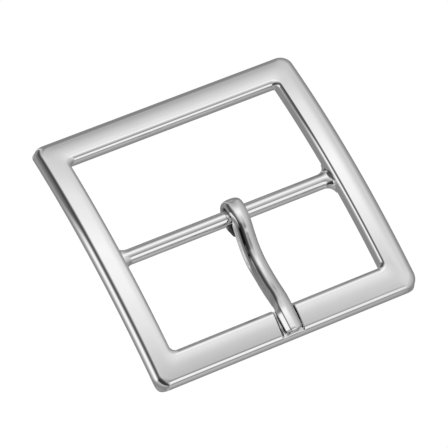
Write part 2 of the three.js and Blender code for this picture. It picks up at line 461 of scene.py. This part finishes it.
def section_at(forward, on_curl):
    """The wire's section this far forward of the bar: its flat left flank fades out at the curl."""
    flat = 0 if on_curl else smoothstep(*CURL_TO_ROOT, forward)
    hollow = 1 - smoothstep(*ROOT_TO_SHANK, forward)
    tip = smoothstep(*SHANK_TO_TIP, forward)
    section = []
    for i, band in enumerate(band_section()):
        shank = lerp(drawn_point(SHANK_SECTION, i), drawn_point(ROOT_SECTION, i), hollow)
        section.append(lerp(Vector(band), lerp(shank, drawn_point(TIP_SECTION, i), tip), flat))
    return section


def painted_shade_and_dull_at(forward, across, up, on_curl):
    """How much painted shade (a near-black base colour) and extra roughness goes here: it stays in the
    crease along the left flank.
    """
    if across > -0.5:
        return 0
    if on_curl:
        return max(0.75 * smoothstep(0.8, 2, forward), 0.6 * smoothstep(0.1, 0.7, -up))
    along = smoothstep(*SHADE_AND_DULL_START, forward) * (1 - smoothstep(*SHADE_AND_DULL_END, forward))
    along *= lerp(1, 0.4, smoothstep(*SHADE_AND_DULL_THINS, forward))
    below_top = 1 - smoothstep(0.82, 0.97, up)
    crease = smoothstep(0.2, 0.5, up) * lerp(1, 0.45, smoothstep(*CREASE_SHADE_THINS, forward))
    flank = 0.35 * smoothstep(-0.3, 0.1, up)
    return along * below_top * max(crease, flank)


def make_tongue():
    """The tongue, a skin drawn over the wire's sections from the tip to the curl's end."""
    stations = wire_stations()
    tip = rounded_end(*stations[0], Vector((1, 0)), TONGUE_REACH - TONGUE_WIRE[0][0][0])
    outside, inside, width = stations[-1]
    across = (outside - inside).normalized()
    end = rounded_end(outside, inside, width, Vector((-across.y, across.x)), 0.35)
    shank_stations = len(tip) + STATIONS_PER_KNOT * len(TONGUE_WIRE)
    rings, painted_shade_and_dull = [], []
    for i, station in enumerate(tip + stations + end[::-1]):
        forward = station[0].x
        section = section_at(forward, i > shank_stations)
        rings.append(wire_ring(*station, section))
        painted_shade_and_dull += [painted_shade_and_dull_at(forward, *corner, i > shank_stations) for corner in section]
    vertices = [v for ring in rings for v in ring]
    faces = [[v for v in reversed(face)] for face in bridge(rings, closed=False)]
    count = len(vertices)
    faces.append([i for i in range(RING_SIDES)])
    faces.append([i for i in reversed(range(count - RING_SIDES, count))])
    piece = make_object("tongue", vertices, faces, "tongue")
    # Painted shade: where this mask is set, the base colour goes near black and the roughness rises.
    attribute = piece.data.attributes.new("painted_shade_and_dull", "FLOAT", "POINT")
    attribute.data.foreach_set("value", painted_shade_and_dull)
    return piece


# ---------------------------------------------------------------- materials


def link(tree, source, target):
    tree.links.new(source, target)


def maths(tree, operation, *values):
    """A maths node's output, its inputs plain numbers or other nodes' outputs."""
    node = tree.nodes.new("ShaderNodeMath")
    node.operation = operation
    for socket, value in zip(node.inputs, values):
        if isinstance(value, (int, float)):
            socket.default_value = value
        else:
            link(tree, value, socket)
    return node.outputs[0]


def noise(tree, vector, scale, detail):
    node = tree.nodes.new("ShaderNodeTexNoise")
    node.inputs["Scale"].default_value = scale
    node.inputs["Detail"].default_value = detail
    link(tree, vector, node.inputs["Vector"])
    return node.outputs["Fac"]


def remap(tree, value, low, high, new_low, new_high, smooth=False):
    node = tree.nodes.new("ShaderNodeMapRange")
    node.interpolation_type = "SMOOTHSTEP" if smooth else "LINEAR"
    ends = {"From Min": low, "From Max": high, "To Min": new_low, "To Max": new_high}
    for name, number in ends.items():
        node.inputs[name].default_value = number
    link(tree, value, node.inputs["Value"])
    return node.outputs["Result"]


HAZE_SCALE = 260
HAIRLINE_SCALE = (9000, 500, 9000)   # long along the belt
# The near-black base colour that paints shade into the tongue's crease.
PAINTED_SHADE_GREY = 0.012


def make_nickel(name, tint, haze, scratch_depth):
    """Polished nickel plate: a faint uneven haze, hairline scratches, and painted shade, a near-black base
    colour with extra roughness, where the crease mask is set.
    """
    material = bpy.data.materials.new(name)
    material.use_nodes = True
    tree = material.node_tree
    shader = tree.nodes["Principled BSDF"]
    shader.inputs["Metallic"].default_value = 1
    coordinates = tree.nodes.new("ShaderNodeTexCoord").outputs["Object"]
    patches = noise(tree, coordinates, HAZE_SCALE, 3)
    stretch = tree.nodes.new("ShaderNodeMapping")
    stretch.inputs["Scale"].default_value = HAIRLINE_SCALE
    link(tree, coordinates, stretch.inputs["Vector"])
    hairlines = noise(tree, stretch.outputs["Vector"], 1, 2)
    roughness = remap(tree, patches, 0.3, 0.7, *haze)
    scuffs = remap(tree, hairlines, 0.62, 0.8, 0, 0.05)
    painted_shade_and_dull = tree.nodes.new("ShaderNodeAttribute")
    painted_shade_and_dull.attribute_name = "painted_shade_and_dull"
    mottle = remap(tree, patches, 0.38, 0.52, 0.72, 1.1)
    shade_and_dull = maths(tree, "MINIMUM", maths(tree, "MULTIPLY", painted_shade_and_dull.outputs["Fac"], mottle), 1)
    polished = maths(tree, "ADD", roughness, scuffs)
    dulled = maths(tree, "ADD", polished, maths(tree, "MULTIPLY", shade_and_dull, 0.3))
    link(tree, dulled, shader.inputs["Roughness"])
    colour = tree.nodes.new("ShaderNodeMix")
    colour.data_type = "RGBA"
    colour.inputs["A"].default_value = (*tint, 1)
    colour.inputs["B"].default_value = (*(0.94 * channel for channel in tint), 1)
    link(tree, patches, colour.inputs["Factor"])
    # Painted shade: the crease mask mixes the base colour towards near black.
    painted_shade_colour = tree.nodes.new("ShaderNodeMix")
    painted_shade_colour.data_type = "RGBA"
    painted_shade_colour.inputs["B"].default_value = (PAINTED_SHADE_GREY, PAINTED_SHADE_GREY, PAINTED_SHADE_GREY, 1)
    link(tree, colour.outputs["Result"], painted_shade_colour.inputs["A"])
    link(tree, shade_and_dull, painted_shade_colour.inputs["Factor"])
    link(tree, painted_shade_colour.outputs["Result"], shader.inputs["Base Color"])
    bump = tree.nodes.new("ShaderNodeBump")
    bump.inputs["Strength"].default_value = 0.25
    bump.inputs["Distance"].default_value = scratch_depth
    link(tree, hairlines, bump.inputs["Height"])
    link(tree, bump.outputs["Normal"], shader.inputs["Normal"])
    return material


def make_glow(name, brightness):
    """A plain bright surface, for the floor and the backdrop."""
    material = bpy.data.materials.new(name)
    material.use_nodes = True
    tree = material.node_tree
    tree.nodes.clear()
    emission = tree.nodes.new("ShaderNodeEmission")
    emission.inputs["Strength"].default_value = brightness
    output = tree.nodes.new("ShaderNodeOutputMaterial")
    link(tree, emission.outputs[0], output.inputs["Surface"])
    return material


# ---------------------------------------------------------------- studio

# The soft studio that the polished metal mirrors, as display greys from 0 to 255.
# Over and in front of the buckle, by the angle in the plane of the belt: 0 is straight up, + is behind.
OVERHEAD = [
    (-180, 128), (-165, 135), (-150, 148), (-130, 160), (-115, 176), (-100, 184), (-90, 168), (-80, 134),
    (-75, 134), (-70, 236), (-40, 250), (-35, 142), (-27, 140), (-18, 162), (-8, 186), (2, 203), (6, 217),
    (11, 233), (16, 243), (24, 250), (31, 238), (36, 231), (40, 217), (45, 204), (50, 185), (57, 152),
    (66, 136), (90, 130), (120, 136), (180, 130),
]
# To the left, by the angle from straight up: a bright panel low down, with a dark gap over it. The panel
# doesn't reach behind the buckle.
LEFT_SIDE = [
    (-30, 249), (-12, 240), (0, 208), (14, 120), (22, 88), (32, 82), (42, 118), (53, 200), (62, 246),
    (80, 252), (92, 228), (104, 190), (118, 160), (135, 140), (180, 130),
]
LEFT_BEHIND = [
    (-30, 249), (-12, 232), (0, 190), (14, 100), (24, 74), (36, 70), (55, 96), (80, 120), (105, 142),
    (125, 150), (150, 132), (180, 130),
]
# To the left and in front: a dark screen.
LEFT_FRONT = [(-30, 200), (0, 170), (12, 70), (40, 44), (55, 80), (68, 190), (110, 160), (180, 130)]
# To the right, by the same angle on that side.
RIGHT_SIDE = [
    (10, 250), (18, 236), (22, 225), (26, 216), (30, 207), (36, 198), (46, 189), (58, 176), (75, 155),
    (95, 138), (130, 134), (180, 130),
]
STUDIO_STRENGTH = 1.09
# Where each part of the studio gives way to the next, as one component of the direction looked in.
OVERHEAD_TO_LEFT = (0.16, -0.06)     # x
OVERHEAD_TO_RIGHT = (0.3, 0.46)      # x
LEFT_TO_BEHIND = (0.4, 0.5)          # y
LEFT_TO_FRONT = (-0.08, -0.3)        # y


def display_to_linear(grey):
    """The light that a display shows as this grey."""
    level = grey / 255
    if level <= 0.04045:
        return level / 12.92
    return ((level + 0.055) / 1.055) ** 2.4


def brightness_ramp(tree, value, stops):
    """Brightness by a value, between the (value, display grey) stops."""
    low, high = stops[0][0], stops[-1][0]
    ramp = tree.nodes.new("ShaderNodeValToRGB")
    elements = ramp.color_ramp.elements
    while len(elements) < len(stops):
        elements.new(0.5)
    for i, (at, grey) in enumerate(stops):
        elements[i].position = (at - low) / (high - low)
        level = display_to_linear(grey)
        elements[i].color = (level, level, level, 1)
    link(tree, remap(tree, value, low, high, 0, 1), ramp.inputs["Fac"])
    return ramp.outputs["Color"]


def mix_brightness(tree, first, second, factor):
    node = tree.nodes.new("ShaderNodeMix")
    node.data_type = "RGBA"
    link(tree, first, node.inputs["A"])
    link(tree, second, node.inputs["B"])
    link(tree, factor, node.inputs["Factor"])
    return node.outputs["Result"]


def make_world():
    """The studio all round, fixed to the world and seen only in the metal."""
    world = bpy.data.worlds.new("studio")
    bpy.context.scene.world = world
    world.use_nodes = True
    tree = world.node_tree
    direction = tree.nodes.new("ShaderNodeTexCoord").outputs["Generated"]
    split = tree.nodes.new("ShaderNodeSeparateXYZ")
    link(tree, direction, split.inputs[0])
    x, y, z = split.outputs
    angle = maths(tree, "MULTIPLY", maths(tree, "ARCTAN2", y, z), 180 / math.pi)
    colour = brightness_ramp(tree, angle, OVERHEAD)
    leftward = maths(tree, "MULTIPLY", maths(tree, "ARCTAN2", x, z), -180 / math.pi)
    beside = brightness_ramp(tree, leftward, LEFT_SIDE)
    behind = brightness_ramp(tree, leftward, LEFT_BEHIND)
    left = mix_brightness(tree, beside, behind, remap(tree, y, *LEFT_TO_BEHIND, 0, 1, smooth=True))
    before = brightness_ramp(tree, leftward, LEFT_FRONT)
    left = mix_brightness(tree, left, before, remap(tree, y, *LEFT_TO_FRONT, 0, 1, smooth=True))
    colour = mix_brightness(tree, colour, left, remap(tree, x, *OVERHEAD_TO_LEFT, 0, 1, smooth=True))
    rightward = maths(tree, "MULTIPLY", maths(tree, "ARCTAN2", x, z), 180 / math.pi)
    right = brightness_ramp(tree, rightward, RIGHT_SIDE)
    colour = mix_brightness(tree, colour, right, remap(tree, x, *OVERHEAD_TO_RIGHT, 0, 1, smooth=True))
    background = tree.nodes["Background"]
    background.inputs["Strength"].default_value = STUDIO_STRENGTH
    link(tree, colour, background.inputs["Color"])


# The floor and the backdrop, in metres.
FLOOR_RADIUS = 1.2
FLOOR_GAP = 0.0002                   # the floor lies just under the buckle's feet
BACKDROP_RADIUS = 1.6
PALE = 1.02                          # their brightness


def show_to_camera_only(surface):
    """Keeps a surface out of the metal's reflections."""
    for kind in ("diffuse", "glossy", "transmission", "volume_scatter", "shadow"):
        setattr(surface, "visible_" + kind, False)


def make_floor():
    bpy.ops.mesh.primitive_circle_add(vertices=96, radius=FLOOR_RADIUS, fill_type="NGON")
    floor = bpy.context.object
    floor.name = "floor"
    floor.location.z = -FLOOR_GAP
    floor.data.materials.append(make_glow("pale_floor", PALE))
    return floor


def make_backdrop():
    bpy.ops.mesh.primitive_uv_sphere_add(segments=64, ring_count=32, radius=BACKDROP_RADIUS)
    backdrop = bpy.context.object
    backdrop.name = "backdrop"
    backdrop.data.materials.append(make_glow("pale_backdrop", PALE))
    return backdrop


# The viewpoint: a long lens from high on the left, the camera turned a little about its axis.
VIEW_AZIMUTH = -39.893
VIEW_ELEVATION = 60.518
VIEW_ROLL = 14.593
VIEW_DISTANCE = 559.97
VIEW_AIM = (-0.613, -1.455, 3.0)
LENS_TO_SENSOR = 7.3301              # focal length over sensor width
FRAMING_SHIFT = 0.5 / 448            # half a picture element, right and down


def make_camera():
    azimuth, elevation = math.radians(VIEW_AZIMUTH), math.radians(VIEW_ELEVATION)
    back = Vector((
        math.sin(azimuth) * math.cos(elevation),
        -math.cos(azimuth) * math.cos(elevation),
        math.sin(elevation),
    ))
    data = bpy.data.cameras.new("camera")
    data.sensor_width = 36
    data.lens = LENS_TO_SENSOR * data.sensor_width
    data.shift_x = -FRAMING_SHIFT
    data.shift_y = FRAMING_SHIFT
    data.clip_start = 0.01
    camera = bpy.data.objects.new("camera", data)
    bpy.context.scene.collection.objects.link(camera)
    camera.location = (Vector(VIEW_AIM) + back * VIEW_DISTANCE) * MM
    camera.rotation_mode = "QUATERNION"
    roll = Quaternion((0, 0, 1), math.radians(VIEW_ROLL))
    camera.rotation_quaternion = (-back).to_track_quat("-Z", "Y") @ roll
    bpy.context.scene.camera = camera


frame_nickel = make_nickel("frame_nickel", (0.93, 0.93, 0.93), (0.03, 0.07), 0.000004)
tongue_nickel = make_nickel("tongue_nickel", (0.9, 0.9, 0.9), (0.05, 0.11), 0.000006)
make_frame().data.materials.append(frame_nickel)
make_tongue().data.materials.append(tongue_nickel)
stage_pieces = [make_floor(), make_backdrop()]
for stage_piece in stage_pieces:
    show_to_camera_only(stage_piece)
make_world()
make_camera()
bpy.context.scene.view_settings.view_transform = "Standard"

______

## Exercise task
Write out, exactly and with nothing else, the lines of the listing above from its first line through the line with "return along *".

## Solution for this exercise
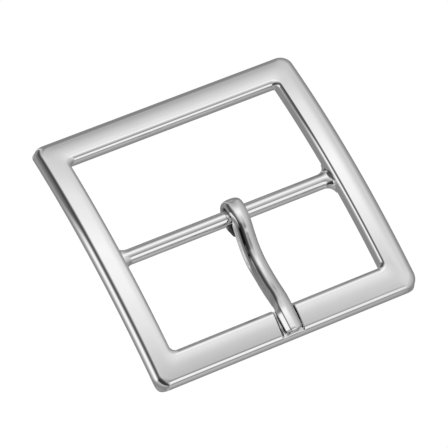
Write part 2 of the three.js and Blender code for this picture. It picks up at line 461 of scene.py. This part finishes it.
def section_at(forward, on_curl):
    """The wire's section this far forward of the bar: its flat left flank fades out at the curl."""
    flat = 0 if on_curl else smoothstep(*CURL_TO_ROOT, forward)
    hollow = 1 - smoothstep(*ROOT_TO_SHANK, forward)
    tip = smoothstep(*SHANK_TO_TIP, forward)
    section = []
    for i, band in enumerate(band_section()):
        shank = lerp(drawn_point(SHANK_SECTION, i), drawn_point(ROOT_SECTION, i), hollow)
        section.append(lerp(Vector(band), lerp(shank, drawn_point(TIP_SECTION, i), tip), flat))
    return section


def painted_shade_and_dull_at(forward, across, up, on_curl):
    """How much painted shade (a near-black base colour) and extra roughness goes here: it stays in the
    crease along the left flank.
    """
    if across > -0.5:
        return 0
    if on_curl:
        return max(0.75 * smoothstep(0.8, 2, forward), 0.6 * smoothstep(0.1, 0.7, -up))
    along = smoothstep(*SHADE_AND_DULL_START, forward) * (1 - smoothstep(*SHADE_AND_DULL_END, forward))
    along *= lerp(1, 0.4, smoothstep(*SHADE_AND_DULL_THINS, forward))
    below_top = 1 - smoothstep(0.82, 0.97, up)
    crease = smoothstep(0.2, 0.5, up) * lerp(1, 0.45, smoothstep(*CREASE_SHADE_THINS, forward))
    flank = 0.35 * smoothstep(-0.3, 0.1, up)
    return along * below_top * max(crease, flank)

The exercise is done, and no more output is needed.